L’idée même que Churchill puisse avoir été doublé souleva un tollé dans certains milieux, et spécialement au Churchill Centre, lequel, comme on pouvait s’y attendre, repoussa dédaigneusement cette éventualité.

 

Mais dans les archives écrites de la BBC figure un registre d’émissions et d’enregistrements signé la plupart du temps par le Premier ministre, mais pas pour toutes ses performances.
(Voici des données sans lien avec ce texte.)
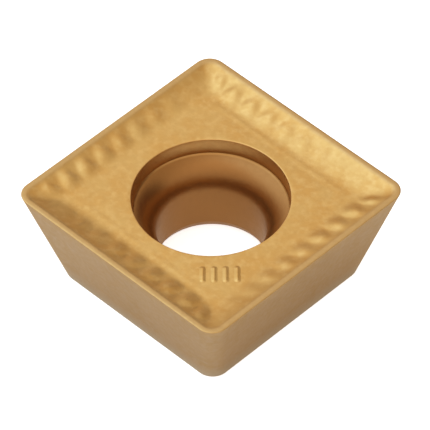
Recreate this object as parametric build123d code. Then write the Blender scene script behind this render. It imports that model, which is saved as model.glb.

L’historien et journaliste Christopher Hitchens a soulevé un certain nombre de contradictions entre les dates et heures d’enregistrement et l’agenda de Churchill, qui le renseigne ailleurs au même moment.

 

Robert Parker, l’expert audio qui travailla sur les enregistrements utilisés dans la série télévisée « L’Angleterre en guerre », a découvert certaines légères incongruités décelables uniquement par des oreilles averties, pendant que les enregistrements défilaient l’un après l’autre.

 

On peut relever deux cas, en particulier : « Nous nous battrons sur les plages » et « Jamais autant d’hommes ne durent autant à un si petit nombre ».

 

Les voix apparaissent différentes et on note aussi quelques défauts de prononciation.

 

Plus récemment, Sally Hines, du département des archives sonores de la BBC, écrivit au « Guardian » pour confirmer que Shelley avait effectivement été convoqué au studio de Regent’s Park pour l’enregistrement de « Nous combattrons sur les plages ». Ce dernier fut, en 1990, l’un des 20 enregistrements « authentiques » envoyés au Laboratoire de sensimétrie acoustique du Massachusetts pour y subir des comparaisons rigoureuses avec des enregistrements incontestables de Churchill.

 

Les résultats furent probants : les trois enregistrements les plus fameux « Nous combattrons sur les plages », « The finest hour » et « Du sang, de la sueur et des larmes » sont des versions enregistrées par quelqu’un d’autre que Churchill.

 

Et finalement, en 2000, Anthony, le fils de Shelley, découvrit dans le grenier du domicile de son père à Chepstow, un vieux 78 tours porteur de la mention : « BBC. Discours de Churchill. Artiste : Norman Shelley. 7 septembre 1941 ».

 

C’est l’enregistrement de « Nous combattrons sur les plages ». On y entend Shelley discuter avec les techniciens à l’issue de l’enregistrement, avec sa propre voix évidemment.